First, let's research this keyword with our Keyword Research module for Google Play and find out how competitive it is. It has a Difficulty Score of 2, so it is not hard to rank for this keyword.
When you search for this keyword on Google Play, almost all of the first 24 apps have the keyword in their app name. We aren't too interested in these apps because we know that having the keyword in the title of the app already gives it a huge advantage.
However, apps #1 and #2 are worth mentioning. The app that ranks #1 for this keyword does not actually have the keyword in its name or the first 167 characters of the description. But it does have a name that is close: Bardbarian, which appears in both.
Google's algorithm probably thinks that Bardbarian is close enough or might be a variation of the word. One thought to consider when naming your app.
The app that ranks #2 for this keyword is called Barbarian Horde. Not so unusual.
What is unusual is that the app beats out other apps that have a lot more downloads and ratings, as you will see in a minute. It also has the shortest app description ever. But as you can see, it does have "barbarian" in the first 167 characters. Since this keyword is not so competitive, it may be easier to get away with a shorter description.
But where things really start to get interesting is at position #25. This is where Clash of Clans ranks for this keyword. As we mentioned above, CoC is a huge app with millions of downloads, yet it is only able to rank #25 for this keyword.
The reason that it does rank for this keyword is that it has the keyword in its description. It also happens to be in the first 167 characters.
At position #27, Catapult Lite is another app that does not have the keyword in its name, but it is the first keyword in the description. The number of installs of this app is good, but the average rating and number of ratings are not great. Yet it still ranks pretty well for this keyword.
But this is an easy keyword to rank for. What if we examine a more difficult keyword?
This keyword is significantly harder to rank for, as we can see from its 8.6 Difficulty Score.
Again, we are going to look for instances where apps rank for the keyword, but don't have the keyword in the name. Most of the top apps have some variation of "run" in their names.
The first app that does not is Couch to 5K. It could be argued that Google's search algorithm might identify "5K" as a word closely related to running. But for simplicity, let's take the name of the app at face value.
When we look at the app's description we find that "running" is the seventh word.

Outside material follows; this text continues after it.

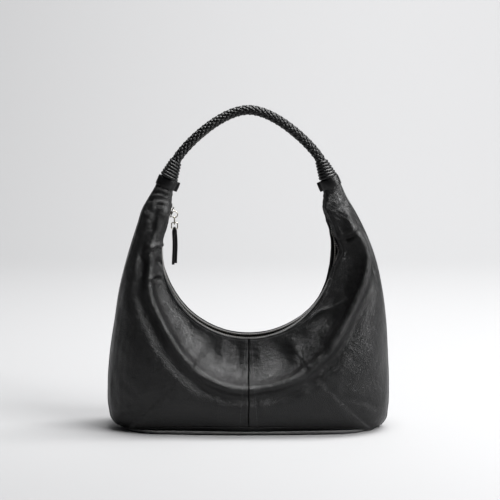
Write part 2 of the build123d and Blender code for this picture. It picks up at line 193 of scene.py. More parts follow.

Since that app might have a running related keyword in its name, let's find another app that doesn't. Four positions later, we find the popular game Subway Surfers. Neither of these words could be considered to be very closely related to "running."
When we look at their app description, we find that they don't actually have any form of "run" in their description. However, the first word in the description is "dash," a closely related world. This is another example of how the Google search algorithm is good at identifying closely related keywords and ranking apps accordingly.
We could provide many more examples, but you get the idea. The best thing to do right now is to try it for yourself. Examine some of your target keywords and the top apps that rank for those keywords.
Just like everything else in App Store Optimization, this is not a silver bullet. You will still need to test it to see if it works for your app and category.
There are other known ranking factors that we have not taken into account. Things like: uninstalls, engagement and retention are not shown on each app's page, but are factored into the rankings.
We may consider doing a more in-depth post on this in the future. But if this interests you, be sure to test it on your next description update.